Ø  El Pastor y la pastora que consuelan, entran en la vida de la gente por la puerta. Son esperados y acogidos por los afligidos, porque vienen para consolar.  Se toman tiempo para escuchar largos relatos de desgracia, soportan sollozos y llanto, entienden enojo y resentimiento. 
¡Qué alegría, cuando la oveja se experimenta llamada por su nombre!  Esa  mujer maltratada y marginada renace, puede contar su historia, ser alguien.  Los ojos del niño triste vuelven a brillar.  El joven frustrado y desorientado nuevamente vuelve a soñar.  El anciano agradece la compañía.  El pecador se anima a cambiar.
El buen pastor, la buena pastora vienen para sacar del corral, para liberar, para abrir nuevos surcos y seguir a quien es camino, verdad y vida en abundancia.
El buen pastor, la buena pastora dan la vida por sus ovejas. Antes de ser matados, Sandro, Miguel y Zbigniew ya eran vidas entregadas, vidas que consuelan.

Ø       Me da vergüenza, tener que confesar que recién hoy me doy cuenta que en 2 Cor 1,3-7 San Pablo habla 10 veces de consuelo y consolar, del don y la tarea para una Iglesia samaritana en camino: “¡Bendito sea el Dios y Padre de nuestro Señor Jesucristo, Padre misericordioso y Dios de toda consolación, que nos consuela en toda tribulación nuestra para poder nosotros consolar a los que están en toda tribulación, mediante el consuelo con que nosotros somos consolados por Dios!
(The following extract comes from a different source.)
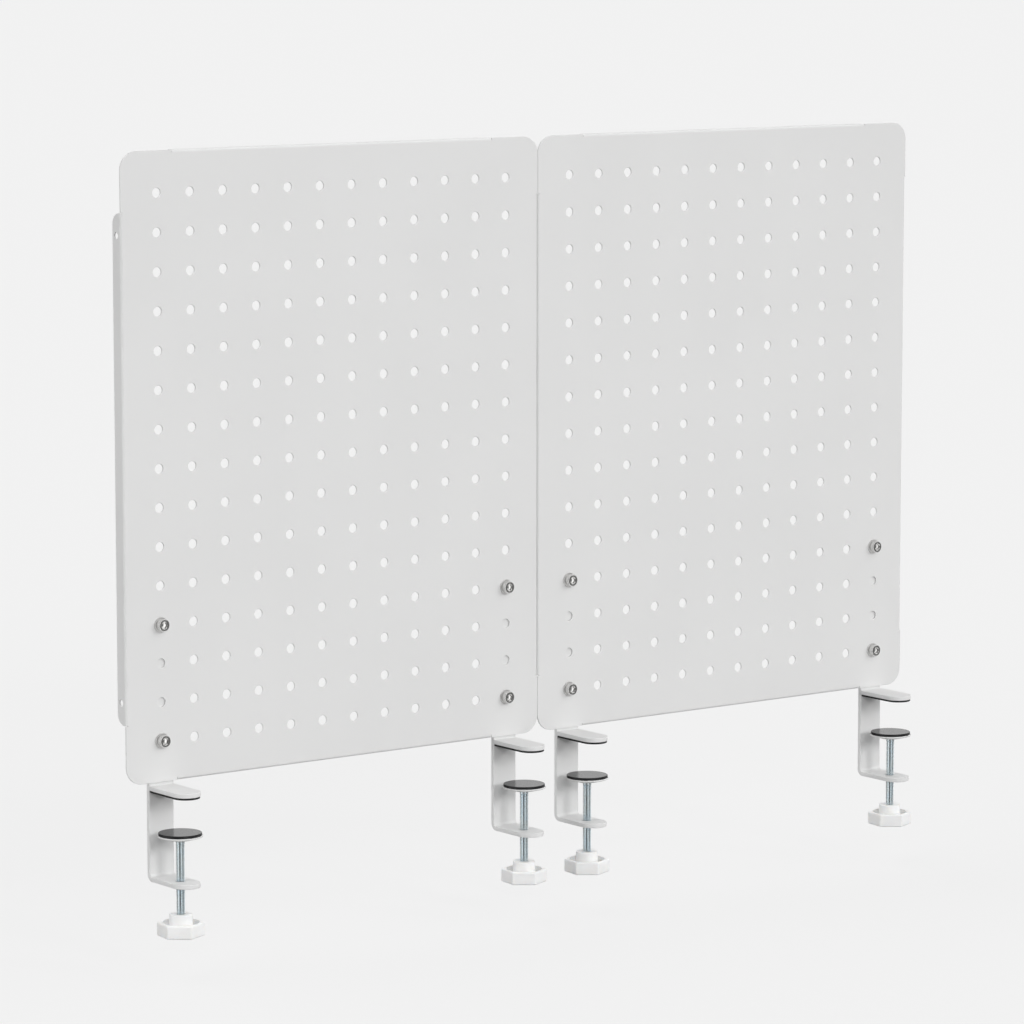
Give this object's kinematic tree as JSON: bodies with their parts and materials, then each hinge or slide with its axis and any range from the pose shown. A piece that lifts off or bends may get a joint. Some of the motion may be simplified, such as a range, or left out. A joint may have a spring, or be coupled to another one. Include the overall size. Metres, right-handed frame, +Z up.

Pues, así como abundan en nosotros los sufrimientos de Cristo, igualmente abunda también por Cristo nuestra consolación.  Si somos atribulados, lo somos para el consuelo de ustedes, que les hace soportar con paciencia los mismos sufrimientos que también nosotros soportamos.  Es firme nuestra esperanza respecto de ustedes; pues sabemos que, como son solidarios con nosotros en los sufrimientos, así lo serán también en la consolación.”



Concluyendo tengamos presente que los días 9 y 25 de agosto celebramos el aniversario de la muerte de nuestros mártires Miguel, Zbigniew y Sandro.  También  honramos la fecha del 28 de agosto conmemorándose los 12 años  de la entrega del informe final de la Comisión de la Verdad y Reconciliación (CVR).  ¡Bienvenidos nosotros si en estos días nos unimos al llanto de los muchos que extrañan a sus seres queridos arrebatados por la violencia!


No cabe duda que los que lloran en este mundo, aplastados y heridos por la desgracia, gozan de una autoridad que no tienen los perdidos en la superficialidad e indiferencia.  Nuestro Dios “ve la aflicción de su pueblo y escucha sus clamores y gemidos” (cf. Ex 3,7).  Él consuela a su pueblo.  Tenemos el derecho de decir lo que nos duele y el deber de consolar al que sufre.